Charred plant remains from Gordion provide the best evidence for tracing long-term changes in vegetation and plant use that in turn reflect many aspects of ancient economy and society in the Sakarya basin over several millennia. That the remains originate from a single site is an important limitation for a study that seeks to understand regional trends. Nevertheless, many specific questions can be addressed with these data concerning the nature of the original vegetation, the relationship between agriculture and pastoral production, irrigation, and ethnic markers. This report deals with archaeobotanical remains dating from the Late Bronze Age to the Medieval period that were excavated during the 1988 and 1989 seasons at Gordion. The assemblage consists of charcoal hand-picked during excavation and charred seed and wood remains obtained by the flotation of systematically collected soil samples. In subsequent years, I conducted informal botanical surveys in the region and collected voucher specimens and comparative material that are currently housed in my laboratory at the University of Pennsylvania Museum, Philadelphia. This work has informed both the identifications and interpretations presented here.
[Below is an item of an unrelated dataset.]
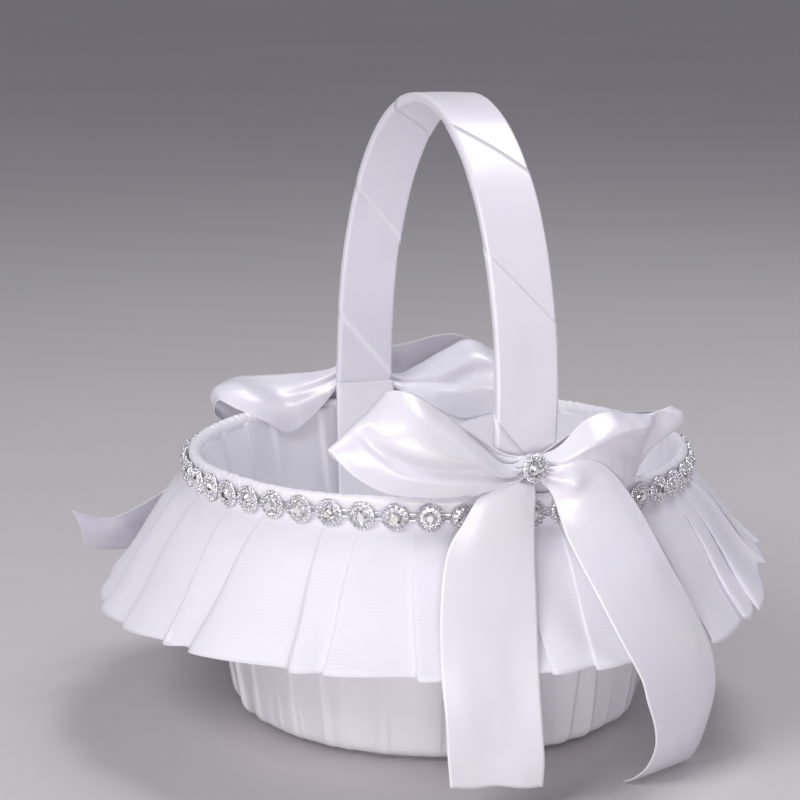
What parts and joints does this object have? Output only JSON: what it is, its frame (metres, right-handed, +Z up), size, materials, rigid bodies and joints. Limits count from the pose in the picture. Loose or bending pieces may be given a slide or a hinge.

Stratigraphy and Chronology
The excavations of 1988/89 were limited to the Yassihöyük Citadel Mound. Young’s work had exposed the royal precinct—or at least elite quarter—of the Early Phrygian period, about 5 m below the modern surface; the excavated area covers about 2.5 ha (Voigt and Henrickson 2000a:39). To minimize the excavation area needed to obtain a stratigraphic sequence, Voigt set the upper excavation units (Operations 1, 2, and 7) at the edge of Young’s main excavation area. The uppermost level included one of Young’s sherd dumps and then descended from Medieval deposits down to the Early Phrygian royal precinct. Physically but not stratigraphically discontinuous, the lower units (Operations 3–6; 8–11; 14 [below 3–6]) were placed in an Early Phrygian courtyard area and the architectural remains from that level are preserved for touristic purposes (Voigt 2005; Fig. 1.1). The excavation of the lower trenches extended to a small area of Middle Bronze Age date. The project used a lot and locus system for excavation, recording, and analysis. In particular, a lot represents a contiguous unit of excavated earth, ideally from a single depositional stratum; it is the basic unit of excavation. A locus is comprised of one or more contiguous lots that ideally represent a “significant stratigraphic unit.” Lots and loci may also be arbitrarily defined (for example, in exploratory trenches).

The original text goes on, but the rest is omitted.